Middle-class Venezuelans routinely hop the borders to neighboring countries to get their hands on illicit dollars, spawning a thriving and lucrative black market in local currency exchange. Some gamble on nearby islands, while others make fake shopping excursions to Panama or Colombia.

Middlemen, taking a hefty cut, deliver the dollars and manufacture an elaborate trail of fake receipts in case the Venezuelans are later audited by the currency control board at home.
Locals do all of this in a bid to protect themselves from the region’s highest rate of inflation and to circumvent stiff exchange controls President Hugo Chavez imposed in 2003 to halt the flow of capital out of the country.

“People outside Venezuela don’t understand how uncomfortable this situation is … and the things we have to do to avoid the law,” said one young woman who works as an administrative assistant for an international company. She declined to be identified.
Playing the black market

The government sets the official exchange rate at 2.15 bolivars to the dollar, but on the black market $1 is currently trading for around 3.40 bolivars, or 58% higher than the official peg.

The spread between the two rates opens a world of opportunity for profit-loving capitalists happy to exploit the quirks of Chavez’s experiment in “21st century socialism.”

Here’s how the simplest and most common scheme works: In an effort to control access to dollars, Venezuela limits its citizens to $5,000 in credit-card purchases abroad. A government currency-control authority, known locally by the acronym Cadivi, makes that sum available at the official exchange rate, or 10,750 bolivars.

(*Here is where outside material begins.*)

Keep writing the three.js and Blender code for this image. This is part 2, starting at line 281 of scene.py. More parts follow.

With those cheaply bought dollars loaded onto a credit card issued by a Venezuelan bank, a traveler can head to Panama, Aruba or Curacao; get a cash advance in dollars; and, finally, convert the hard cash back into bolivars, which at the current black-market rate would net 16,000 bolivars.

For those unable to make a trip abroad, smaller amounts can be exchanged by using credit-card quotas for Internet purchases to play online casino games. People play the required hand or two and then cash their chips, which are payable in dollars.

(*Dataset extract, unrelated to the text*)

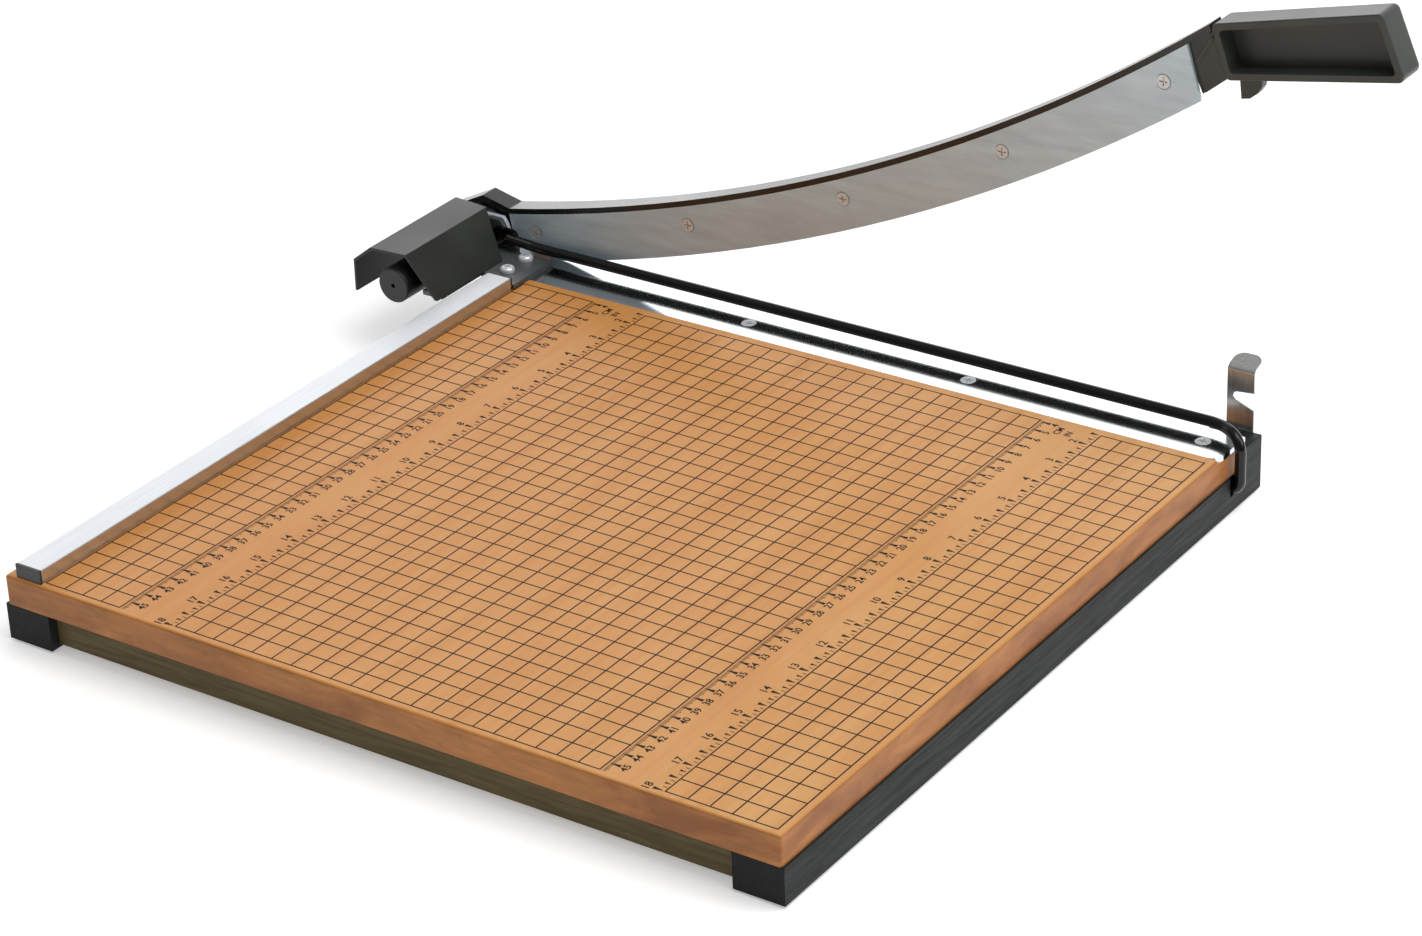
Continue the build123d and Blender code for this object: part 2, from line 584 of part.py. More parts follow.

It isn’t avarice alone that drives people to play the credit-card game or devise similar ruses to secure dollars. For many Venezuelans, holding on to dollars is their only hedge against soaring inflation.

In a recent report, Morgan Stanley said it expects inflation in the country to reach 30% this year, up from 22.5% in 2007. The investment bank’s expectations are in line with many other forecasters.

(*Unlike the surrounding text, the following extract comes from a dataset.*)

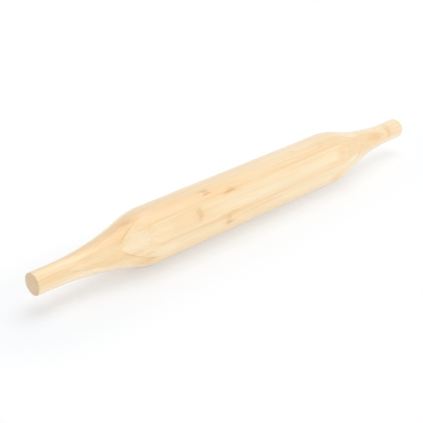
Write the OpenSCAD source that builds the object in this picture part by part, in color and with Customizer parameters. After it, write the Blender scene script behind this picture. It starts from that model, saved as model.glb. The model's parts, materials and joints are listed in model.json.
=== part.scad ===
// One-piece rolling pin turned from a glued block of bamboo strips.
// The pin's axis lies along X, its middle is at the origin, and Z is up.

/* [Turned outline] */
// Overall length, end face to end face
length = 456; // [400:1:520]
// Diameter of the straight barrel
barrel_d = 50; // [42:0.5:60]
// Length of the straight barrel
barrel_len = 225; // [180:1:270]
// Diameter of the grips
grip_d = 19.4; // [16:0.1:24]
// Length of the straight part of each grip
grip_len = 16; // [6:0.5:30]
// Radius of the rounded shoulder at each end of the barrel
shoulder_r = 67; // [30:1:110]
// Rounding of the edge round each end face
end_round = 0.8; // [0.3:0.1:3]

/* [Glued block] */
// Thickness of each face ply that turning leaves on the barrel
face_left = 1.55; // [0.8:0.05:3]
// Width of a bamboo strip
strip_w = 20; // [16:0.5:24]
// How far the edge joints of every other ply are shifted sideways
stagger = 3.4; // [1:0.1:6]
// Tilt of the plies' front side above the horizontal, in degrees
ply_tilt = 28.5; // [0:0.5:90]
// Thickness at which a ply's feathered tip ends
tip_t = 0.15; // [0.14:0.01:0.4]

/* [Hidden] */

$fn = 96;

// Plies are counted from the core, 0, outwards: to the front they are positive.
face_ply = 4;
whole_plies = 2 * face_ply - 1;
ply_t = (barrel_d - 2 * face_left) / whole_plies;

// Strips of one ply, across its width
LOWER = -1;
MIDDLE = 0;
UPPER = 1;

barrel_r = barrel_d / 2;
grip_r = grip_d / 2;
half_len = length / 2;
shoulder_x = barrel_len / 2;
grip_x = half_len - grip_len;

// The taper is a convex shoulder that runs straight on into a hollow waist.
// The two arcs share one tangent, which fixes the waist's radius and the slope between them.
taper_run = grip_x - shoulder_x;
taper_drop = barrel_r - grip_r;
arc_sum = (pow(taper_run, 2) + pow(taper_drop, 2)) / (2 * taper_drop);
waist_r = arc_sum - shoulder_r;
slope = asin(taper_run / arc_sum);
// Radius of the pin where the shoulder runs on into the waist
join_r = barrel_r - shoulder_r * (1 - cos(slope));

// Straight pieces that stand for each arc of the outline
arc_steps = 12;
round_steps = 4;

// The blank is larger than the pin all round, so that turning cuts every outer side.
blank_over = 5;
blank_r = barrel_r + blank_over;
// Cuts in the blank run past it by as much again.
cut_r = blank_r + blank_over;

// Tones of the bamboo: the outer plies are paler than those under them.
pale_tone = [0.93, 0.83, 0.67];
warm_tone = [0.90, 0.77, 0.57];
deep_tone = [0.86, 0.70, 0.49];

// Points of an arc about [x, r], from one angle to another. An angle is 90 straight outwards.
// The waist leaves out its point 0, which the shoulder has already given.
function arc(x, r, radius, from, to, steps, first = 0) = [
    for (i = [first : steps])
        let (a = from + (to - from) * i / steps)
        [x + radius * cos(a), r + radius * sin(a)]
];

// The outline of one half, from the barrel's shoulder to the end face, as [x, radius] points
function half_outline() = concat(
    arc(shoulder_x, barrel_r - shoulder_r, shoulder_r, 90, 90 - slope, arc_steps),
    arc(grip_x, grip_r + waist_r, waist_r, 270 - slope, 270, arc_steps, first = 1),
    arc(half_len - end_round, grip_r - end_round, end_round, 90, 0, round_steps)
);

// The turned surface, before it is told apart into strips
module turned_pin() {
    right = half_outline();
    last = len(right) - 1;
    rotate([0, 90, 0])
        rotate_extrude()
            polygon(concat(
                [[0, -half_len]],
                [for (i = [last : -1 : 0]) [right[i][1], -right[i][0]]],
                [for (p = right) [p[1], p[0]]],
                [[0, half_len]]
            ));
}

// Place along the pin where the turned surface has come down to a radius
function place_of(r) =
    r > join_r
    ? shoulder_x + sqrt(pow(shoulder_r, 2) - pow(r - barrel_r + shoulder_r, 2))
    : grip_x - sqrt(pow(waist_r, 2) - pow(grip_r + waist_r - r, 2));

// How far from the middle a piece reaches that starts at a distance from the axis.
// It ends before its tip gets thinner than tip_t, and the piece beneath it carries on from there.
function reach(distance) = distance + tip_t > grip_r ? place_of(distance + tip_t) : half_len + blank_over;

// The core ply lies on both sides of the axis.
core_depth = [-ply_t / 2, ply_t / 2];

// Distance of any other ply's inner side from the axis
function inner_side(ply) = (abs(ply) - 0.5) * ply_t;
function ply_reach(ply) = reach(inner_side(ply));

// Edge joints between the strips of a ply, as distances across it. Odd plies are shifted.
function joint_shift(ply) = abs(ply) % 2 == 1 ? stagger : 0;
function lower_joint(ply) = joint_shift(ply) - strip_w / 2;
function upper_joint(ply) = joint_shift(ply) + strip_w / 2;

// A box of the glued block, from a distance towards the front and one across the plies
module block(half_x, depth, width) {
    rotate([-ply_tilt, 0, 0])
        translate([-half_x, -depth[1], width[0]])
            cube([2 * half_x, depth[1] - depth[0], width[1] - width[0]]);
}

// All of the block outside a ply's inner side, out to far, on its own side of the core
module outside(ply, far, width) {
    depth = ply > 0 ? [inner_side(ply), far] : [-far, -inner_side(ply)];
    block(ply_reach(ply), depth, width);
}

// The widths that a strip takes up across its ply
function strip_width(ply, side) =
    side == LOWER ? [-blank_r, lower_joint(ply)]
    : side == UPPER ? [upper_joint(ply), blank_r]
    : [lower_joint(ply), upper_joint(ply)];

// A strip of a whole ply is what the next ply out leaves of it under the turned surface.
module ply_strip(ply, side) {
    next = ply + sign(ply);
    intersection() {
        turned_pin();
        difference() {
            outside(ply, blank_r, strip_width(ply, side));
            outside(next, cut_r, [-cut_r, cut_r]);
        }
    }
}

// A face ply is one strip, right across.
module face_strip(ply) {
    intersection() {
        turned_pin();
        outside(ply, blank_r, [-blank_r, blank_r]);
    }
}

// One of the two strips beside the core's middle one
module core_side_strip(side) {
    intersection() {
        turned_pin();
        block(reach(strip_w / 2), core_depth, strip_width(0, side));
    }
}

module core_middle_strip() {
    intersection() {
        turned_pin();
        difference() {
            block(half_len + blank_over, core_depth, [-blank_r, blank_r]);
            block(reach(strip_w / 2), [-cut_r, cut_r], [-cut_r, lower_joint(0)]);
            block(reach(strip_w / 2), [-cut_r, cut_r], [upper_joint(0), cut_r]);
        }
    }
}

module front_face() { color(pale_tone) face_strip(face_ply); }

module front_outer_lower() { color(pale_tone) ply_strip(3, LOWER); }
module front_outer_middle() { color(warm_tone) ply_strip(3, MIDDLE); }
module front_outer_upper() { color(warm_tone) ply_strip(3, UPPER); }

module front_second_lower() { color(deep_tone) ply_strip(2, LOWER); }
module front_second_middle() { color(deep_tone) ply_strip(2, MIDDLE); }
module front_second_upper() { color(warm_tone) ply_strip(2, UPPER); }

module front_inner_lower() { color(warm_tone) ply_strip(1, LOWER); }
module front_inner_middle() { color(pale_tone) ply_strip(1, MIDDLE); }
module front_inner_upper() { color(warm_tone) ply_strip(1, UPPER); }

module core_lower() { color(pale_tone) core_side_strip(LOWER); }
module core_middle() { color(warm_tone) core_middle_strip(); }
module core_upper() { color(pale_tone) core_side_strip(UPPER); }

module back_inner_lower() { color(warm_tone) ply_strip(-1, LOWER); }
module back_inner_middle() { color(pale_tone) ply_strip(-1, MIDDLE); }
module back_inner_upper() { color(warm_tone) ply_strip(-1, UPPER); }

module back_second_lower() { color(deep_tone) ply_strip(-2, LOWER); }
module back_second_middle() { color(warm_tone) ply_strip(-2, MIDDLE); }
module back_second_upper() { color(deep_tone) ply_strip(-2, UPPER); }

module back_outer_lower() { color(warm_tone) ply_strip(-3, LOWER); }
module back_outer_middle() { color(pale_tone) ply_strip(-3, MIDDLE); }
module back_outer_upper() { color(warm_tone) ply_strip(-3, UPPER); }

module back_face() { color(pale_tone) face_strip(-face_ply); }

front_face();
front_outer_lower();
front_outer_middle();
front_outer_upper();
front_second_lower();
front_second_middle();
front_second_upper();
front_inner_lower();
front_inner_middle();
front_inner_upper();
core_lower();
core_middle();
core_upper();
back_inner_lower();
back_inner_middle();
back_inner_upper();
back_second_lower();
back_second_middle();
back_second_upper();
back_outer_lower();
back_outer_middle();
back_outer_upper();
back_face();
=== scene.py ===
import json
import math

import bmesh
import bpy
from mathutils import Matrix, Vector


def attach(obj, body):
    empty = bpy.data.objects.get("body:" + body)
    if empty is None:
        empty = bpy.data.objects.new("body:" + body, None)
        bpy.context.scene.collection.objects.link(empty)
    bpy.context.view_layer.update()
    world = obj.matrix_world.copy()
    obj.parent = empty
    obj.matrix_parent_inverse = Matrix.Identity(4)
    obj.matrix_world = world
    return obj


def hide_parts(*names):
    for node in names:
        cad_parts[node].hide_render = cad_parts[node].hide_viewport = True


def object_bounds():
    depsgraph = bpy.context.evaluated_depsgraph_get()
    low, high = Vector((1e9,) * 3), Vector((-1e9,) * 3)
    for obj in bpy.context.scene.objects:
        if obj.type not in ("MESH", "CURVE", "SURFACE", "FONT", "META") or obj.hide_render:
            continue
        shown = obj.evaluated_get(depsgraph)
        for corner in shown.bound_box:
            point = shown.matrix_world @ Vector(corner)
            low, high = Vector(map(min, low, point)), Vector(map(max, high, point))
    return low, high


bl_info = {
    "name": "Bamboo rolling pin",
    "version": (1, 0, 0),
    "blender": (4, 5, 0),
    "location": "3D View > Sidebar > Rolling pin",
    "description": "Strips, finishes and stage of a turned rolling pin of laminated bamboo",
    "category": "Object",
}

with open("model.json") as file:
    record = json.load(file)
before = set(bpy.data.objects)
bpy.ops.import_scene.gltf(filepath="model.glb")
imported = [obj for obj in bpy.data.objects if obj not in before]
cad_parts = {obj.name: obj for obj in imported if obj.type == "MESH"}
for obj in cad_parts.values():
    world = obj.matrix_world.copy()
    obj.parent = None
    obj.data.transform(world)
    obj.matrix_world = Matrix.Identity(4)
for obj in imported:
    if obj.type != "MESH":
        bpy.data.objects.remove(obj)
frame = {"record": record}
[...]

“It doesn’t make sense to save bolivars,” said the unidentified young woman.

Fly-way robbery

In the uncertain days leading up to the referendum last December on President Chavez’s constitutional reform, the parallel — or black — market sank to nearly 7 bolivars to the dollar. Virtually all airline seats to Panama and Curacao were booked weeks in advance, and international charter flights popped up around the country as Venezuelans made a run at booking their profits.

As the rate hovered near 6 bolivars to the dollar, I called all my friends and family in the States to see if anyone wanted to come to Venezuela. In those days, Continental, which flies direct from Houston to Caracas, allowed customers to choose whether they wanted to buy a ticket in bolivars or dollars — even for flights originating in the U.S.

The airline converted a ticket’s cost using the official exchange rate. Therefore, if one had purchased bolivars on the black market, a $1,000 ticket on the airline’s Web site actually cost less than $400 when purchased locally — literally, a steal.